"""
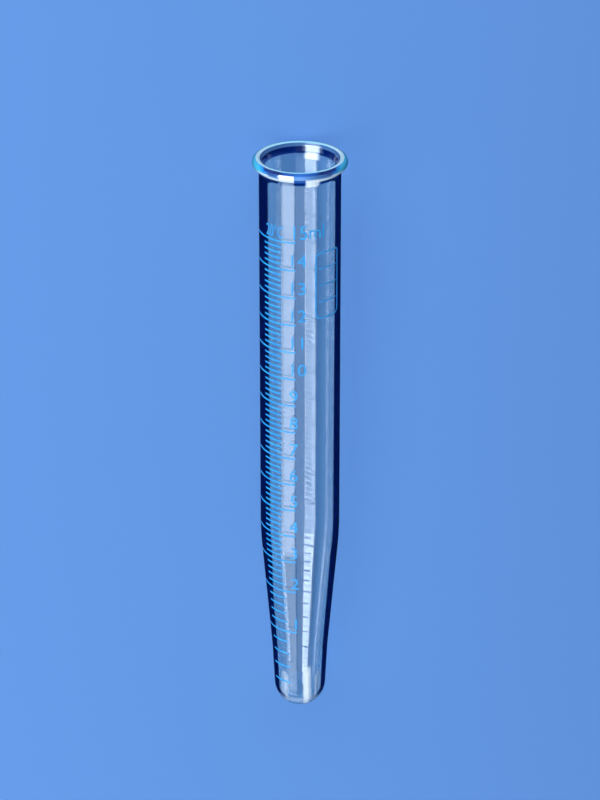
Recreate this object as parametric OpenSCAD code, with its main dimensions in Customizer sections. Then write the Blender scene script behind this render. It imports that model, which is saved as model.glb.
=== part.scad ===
// Graduated centrifuge tube of clear glass, 15 ml: beaded mouth, straight body,
// slender cone and round tip, with a fired enamel scale. It lies on its side,
// on its rim and on the lower end of its body, with the scale facing up.

/* [Body] */
// Length from the round tip to the crest of the rim
tube_len = 128.4; // [120:0.1:140]
// Outer diameter of the straight body
body_d = 16.8; // [15.6:0.1:18]
// Wall thickness of the straight body
wall = 1.2; // [1.1:0.05:1.5]

/* [Rim] */
// How far the bead stands out beyond the body
rim_out = 1.35; // [1.2:0.05:1.8]
// Thickness of the fire-polished bead
bead_d = 2.06; // [1.6:0.02:2.2]
// Radius of the fillet between the bead and the body
neck_r = 2; // [1:0.1:4]
// Radius of the flare inside the mouth
flare_r = 6; // [3:0.5:10]

/* [Cone] */
// Slope of the cone's side against the axis, in degrees
cone_angle = 4.95; // [4:0.05:7]
// Radius of the soft shoulder between the body and the cone
shoulder_r = 84; // [20:1:120]
// Height of the slimmer nose at the bottom of the cone
nose_h = 15; // [12:0.5:20]
// Slope of the nose's side against the axis, in degrees
nose_angle = 3; // [1:0.1:3.8]
// Radius of the bend between the cone and the nose
nose_r = 60; // [10:1:100]
// Diameter of the round tip
tip_d = 11; // [10:0.1:12]
// Wall thickness at the tip's sides, reached evenly from the shoulder down
tip_wall = 1.75; // [1.2:0.05:2.2]
// Thickness of the glass under the lowest point of the bore
floor_t = 2; // [1.2:0.1:3]

/* [Scale] */
// Volume of the highest line, in millilitres
capacity = 15; // [10:1:15]
// Volume between two lines, in millilitres
division = 0.2; // [0.2,0.5,1]
// Width of a line
line_w = 0.3; // [0.2:0.05:0.5]
// Thickness of the fired enamel
enamel_t = 0.05; // [0.03:0.01:0.1]
// Angle that a whole-millilitre line spans round the tube
long_arc = 74; // [40:1:120]
// Length of the short lines between them
short_len = 4.5; // [2:0.1:8]
// Where the lines have their middle, counted from the top of the lying tube
scale_at = 43; // [0:1:90]

/* [Hidden] */

arc_gap = 0.04;            // farthest that a straight step strays from its arc
seam_at = 22.5;            // where the turned glass starts, counted from its underside
long_every = 1;            // a long line at each whole millilitre
ml = 1000;                 // cubic millimetres
tiny = 0.001;              // a difference that counts as none

body_r = body_d / 2;
bore_r = body_r - wall;
tip_r = tip_d / 2;
tip_bore_r = tip_r - tip_wall;
bead_r = bead_d / 2;

// Bead: a ring of round section, tangent to the neck fillet and to the flare
bead_c = [body_r + rim_out - bead_r, tube_len - bead_r];
neck_c = [
    body_r + neck_r,
    bead_c[1] - leg(neck_r + bead_r, body_r + neck_r - bead_c[0])
];
flare_c = [
    bore_r + flare_r,
    bead_c[1] - leg(flare_r - bead_r, bore_r + flare_r - bead_c[0])
];
neck_turn = bearing(bead_c, neck_c);
flare_turn = bearing(flare_c, bead_c);

// Cone and nose: corners of the outside, from the axis up to the body
nose_out = tip_r / cos(nose_angle) + (nose_h - tip_r) * tan(nose_angle);
shoulder_h = nose_h + (body_r - nose_out) / tan(cone_angle);
tip_corner = tip_r * tan((90 - nose_angle) / 2);
skirt_corners = [
    [0, 0],
    [tip_corner, 0],
    [nose_out, nose_h],
    [body_r, shoulder_h],
    [body_r, neck_c[1]]
];
skirt_bends = [0, tip_r, nose_r, shoulder_r, 0];

// Bore: the same corners, moved in by a wall that thickens towards the tip
nose_in = nose_out - wall_at(nose_h);
tip_bore_c = [0, floor_t + tip_bore_r];
bore_slope = tangent_slope(tip_bore_c, tip_bore_r, [nose_in, nose_h]);
bore_corners = [
    [0, floor_t],
    [tip_bore_r * tan((90 - bore_slope) / 2), floor_t],
    [nose_in, nose_h],
    [bore_r, shoulder_h],
    [bore_r, flare_c[1]]
];
bore_bends = [0, tip_bore_r, nose_r, shoulder_r, 0];

skirt = rounded(skirt_corners, skirt_bends);
bore = rounded(bore_corners, bore_bends);
mouth = concat(
    arc(neck_c, neck_r, 180, neck_turn + 180),
    arc(bead_c, bead_r, neck_turn, flare_turn),
    arc(flare_c, flare_r, flare_turn, 180)
);

// Volume of the bore below each of its points, and the outside as a table
bore_volumes = [
    for (i = 0, v = 0; i < len(bore);
         v = v + (i + 1 < len(bore) ? frustum(bore[i], bore[i + 1]) : 0), i = i + 1) v
];
outside = [for (p = skirt) [p[1], p[0]]];
neck_top = neck_c[1] - line_w;

// Rest: the line that touches the bead's ring and the shoulder's arc
shoulder_c = [
    body_r - shoulder_r,
    shoulder_h + shoulder_r * tan(cone_angle / 2)
];
rest_gap = [bead_c[1] - shoulder_c[1], bead_c[0] - shoulder_c[0]];
rest_tilt = atan2(rest_gap[1], rest_gap[0]) - asin((shoulder_r - bead_r) / norm(rest_gap));
rest_lift = bead_c[0] * cos(rest_tilt) - bead_c[1] * sin(rest_tilt) + bead_r;
rear_x = tip_r * cos(rest_tilt) - tip_r;
front_x = bead_c[1] * cos(rest_tilt) + bead_c[0] * sin(rest_tilt) + bead_r;

// Third side of a right triangle, from its longest side and one other
function leg(longest, other) = sqrt(longest * longest - other * other);

// Direction from one point to another, in degrees
function bearing(from, to) = atan2(to[1] - from[1], to[0] - from[0]);

// Slope against the axis of the side that leaves a ball and passes a point
function tangent_slope(c, r, p) =
    acos(r / norm(p - c)) - atan2(p[1] - c[1], p[0] - c[0]);

// Wall of the cone: it grows evenly from the shoulder to the middle of the tip
function wall_at(h) =
    wall + (tip_wall - wall) * (shoulder_h - h) / (shoulder_h - tip_r);

// Points of an arc, both ends included
function arc(c, r, from, to) =
    let (steps = max(2, ceil(abs(to - from) / 2 / acos(1 - arc_gap / r))))
    [for (i = [0:steps]) let (a = from + (to - from) * i / steps)
        c + r * [cos(a), sin(a)]];

// A corner replaced by an arc of radius r that touches both of its sides
function bend(before, corner, after, r) =
    let (
        in = (corner - before) / norm(corner - before),
        out = (after - corner) / norm(after - corner),
        turn = atan2(in[0] * out[1] - in[1] * out[0], in * out),
        side = sign(turn),
        start = corner - in * r * tan(abs(turn) / 2),
        c = start + side * r * [-in[1], in[0]],
        from = bearing(c, start)
    )
    arc(c, r, from, from + turn);

// A line of corners with its inner corners rounded; a radius of 0 leaves one sharp
function rounded(corners, radii) = [
    for (i = [0:len(corners) - 1])
        for (p = radii[i] == 0
            ? [corners[i]]
            : bend(corners[i - 1], corners[i], corners[i + 1], radii[i])) p
];

// Volume swept by a straight stretch of the bore
function frustum(a, b) =
    PI * (b[1] - a[1]) * (a[0] * a[0] + a[0] * b[0] + b[0] * b[0]) / 3;

// Height to which a volume v fills the stretch from a to b
function fill(a, b, v) =
    let (k = (b[0] - a[0]) / (b[1] - a[1]))
    abs(k) < tiny
        ? a[1] + v / (PI * a[0] * a[0])
        : a[1] + (pow(pow(a[0], 3) + 3 * k * v / PI, 1 / 3) - a[0]) / k;

// Height of the line for a volume v, read from the bore itself
function level(v) =
    let (i = max([for (j = [0:len(bore) - 2]) if (bore_volumes[j] <= v) j]))
    fill(bore[i], bore[i + 1], v - bore_volumes[i]);

// Lays the upright tube down on its rim and its shoulder, centred over the origin
module lay_down() {
    translate([-(rear_x + front_x) / 2, 0, rest_lift])
        rotate([0, -rest_tilt, 0])
            rotate([0, 90, 0])
                children();
}

// One line of the scale: a band on the outside, over a part of the circle
module line(h, span) {
    low = h - line_w / 2;
    high = h + line_w / 2;
    r_low = lookup(low, outside);
    r_high = lookup(high, outside);
    rotate([0, 0, 180 - scale_at - span / 2])
        rotate_extrude(angle = span, $fn = 96)
            polygon([
                [r_low, low],
                [r_low + enamel_t, low],
                [r_high + enamel_t, high],
                [r_high, high]
            ]);
}

module glass_tube() {
    color("lightskyblue", 0.45)
        lay_down()
            rotate([0, 0, seam_at])
                rotate_extrude($fn = 96)
                    polygon(concat(skirt, mouth, [for (i = [len(bore) - 1:-1:0]) bore[i]]));
}

module printed_scale() {
    color("deepskyblue")
        lay_down()
            for (i = [1:round(capacity / division)]) {
                v = i * division;
                h = level(v * ml);
                is_long = abs(v / long_every - round(v / long_every)) < tiny;
                short_arc = short_len / lookup(h, outside) * 180 / PI;
                if (h < neck_top) line(h, is_long ? long_arc : short_arc);
            }
}

glass_tube();
printed_scale();
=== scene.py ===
import math
import bmesh
import bpy
from mathutils import Matrix, Vector


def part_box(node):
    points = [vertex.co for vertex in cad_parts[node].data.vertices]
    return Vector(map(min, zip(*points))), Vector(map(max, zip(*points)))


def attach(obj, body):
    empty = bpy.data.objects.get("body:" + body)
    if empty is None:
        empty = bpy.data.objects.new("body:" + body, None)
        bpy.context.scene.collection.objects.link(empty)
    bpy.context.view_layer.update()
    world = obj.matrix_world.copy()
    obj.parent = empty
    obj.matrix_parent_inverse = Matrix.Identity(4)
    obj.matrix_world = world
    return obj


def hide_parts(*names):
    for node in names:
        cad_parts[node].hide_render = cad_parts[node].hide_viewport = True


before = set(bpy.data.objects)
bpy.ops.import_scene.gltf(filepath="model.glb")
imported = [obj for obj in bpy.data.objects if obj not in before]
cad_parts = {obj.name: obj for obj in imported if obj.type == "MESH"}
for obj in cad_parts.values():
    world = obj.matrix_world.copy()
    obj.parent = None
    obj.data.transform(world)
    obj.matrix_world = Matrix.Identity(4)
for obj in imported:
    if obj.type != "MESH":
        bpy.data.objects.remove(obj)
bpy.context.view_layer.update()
scene = bpy.context.scene
print("tube frame loaded")

mm = 0.001


# drawing helpers work in the tube's own upright frame: (radius, height) in millimetres

def bearing(a, b):
    return math.atan2(b[1] - a[1], b[0] - a[0])


def arcPoints(centre, radius, start, end, stepDegrees):
    steps = max(3, math.ceil(abs(end - start) / math.radians(stepDegrees)))
    return [(centre[0] + radius * math.cos(start + (end - start) * i / steps),
             centre[1] + radius * math.sin(start + (end - start) * i / steps))
            for i in range(steps + 1)]


def roundedLine(corners, bends, stepDegrees):
    # corners of a profile, each one with a bend radius replaced by an arc that touches both sides
    line = []
    for i, (corner, radius) in enumerate(zip(corners, bends)):
        if not radius:
            line.append(corner)
            continue
        here = Vector(corner)
        into = (here - Vector(corners[i - 1])).normalized()
        out = (Vector(corners[i + 1]) - here).normalized()
        turn = math.atan2(into.x * out.y - into.y * out.x, into.dot(out))
        start = here - into * radius * math.tan(abs(turn) / 2)
        side = math.copysign(1, turn)
        centre = start + side * radius * Vector((-into.y, into.x))
        first = bearing(centre, start)
        step = min(stepDegrees, math.degrees(abs(turn)) / 6)
        line += arcPoints(centre, radius, first, first + turn, step)
    return line


def heldEnds(line, hold):
    # a point close to both ends of each long straight stretch keeps the smooth shading true
    samePoint, longStretch = 1e-4, 6 * hold
    out = [line[0]]
    for a, b in zip(line, line[1:]):
        a, b = Vector(a), Vector(b)
        if (b - a).length < samePoint:
            continue
        if (b - a).length > longStretch:
            way = (b - a).normalized() * hold
            out += [tuple(a + way), tuple(b - way)]
        out.append(tuple(b))
    return out


def radiusAt(line, height):
    for a, b in zip(line, line[1:]):
        if a[1] <= height <= b[1] and b[1] > a[1]:
            return a[0] + (b[0] - a[0]) * (height - a[1]) / (b[1] - a[1])
    return line[-1][0]


# the glass tube: drawn body, slender cone, fire-polished bead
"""
## Directions
Return nothing but the lines from the start of the listing above through the line containing "floor_t = 2; // [1.2:0.1:3]", exactly as given.

## Final answer
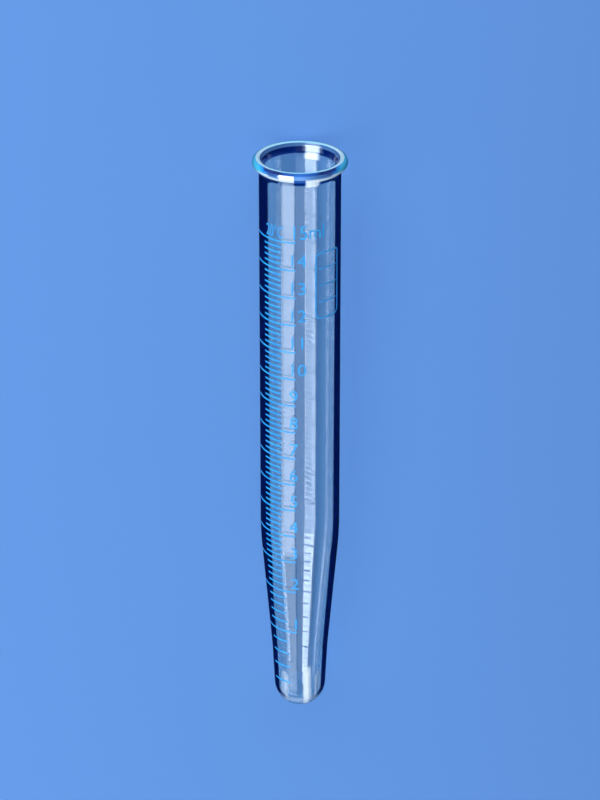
Recreate this object as parametric OpenSCAD code, with its main dimensions in Customizer sections. Then write the Blender scene script behind this render. It imports that model, which is saved as model.glb.
=== part.scad ===
// Graduated centrifuge tube of clear glass, 15 ml: beaded mouth, straight body,
// slender cone and round tip, with a fired enamel scale. It lies on its side,
// on its rim and on the lower end of its body, with the scale facing up.

/* [Body] */
// Length from the round tip to the crest of the rim
tube_len = 128.4; // [120:0.1:140]
// Outer diameter of the straight body
body_d = 16.8; // [15.6:0.1:18]
// Wall thickness of the straight body
wall = 1.2; // [1.1:0.05:1.5]

/* [Rim] */
// How far the bead stands out beyond the body
rim_out = 1.35; // [1.2:0.05:1.8]
// Thickness of the fire-polished bead
bead_d = 2.06; // [1.6:0.02:2.2]
// Radius of the fillet between the bead and the body
neck_r = 2; // [1:0.1:4]
// Radius of the flare inside the mouth
flare_r = 6; // [3:0.5:10]

/* [Cone] */
// Slope of the cone's side against the axis, in degrees
cone_angle = 4.95; // [4:0.05:7]
// Radius of the soft shoulder between the body and the cone
shoulder_r = 84; // [20:1:120]
// Height of the slimmer nose at the bottom of the cone
nose_h = 15; // [12:0.5:20]
// Slope of the nose's side against the axis, in degrees
nose_angle = 3; // [1:0.1:3.8]
// Radius of the bend between the cone and the nose
nose_r = 60; // [10:1:100]
// Diameter of the round tip
tip_d = 11; // [10:0.1:12]
// Wall thickness at the tip's sides, reached evenly from the shoulder down
tip_wall = 1.75; // [1.2:0.05:2.2]
// Thickness of the glass under the lowest point of the bore
floor_t = 2; // [1.2:0.1:3]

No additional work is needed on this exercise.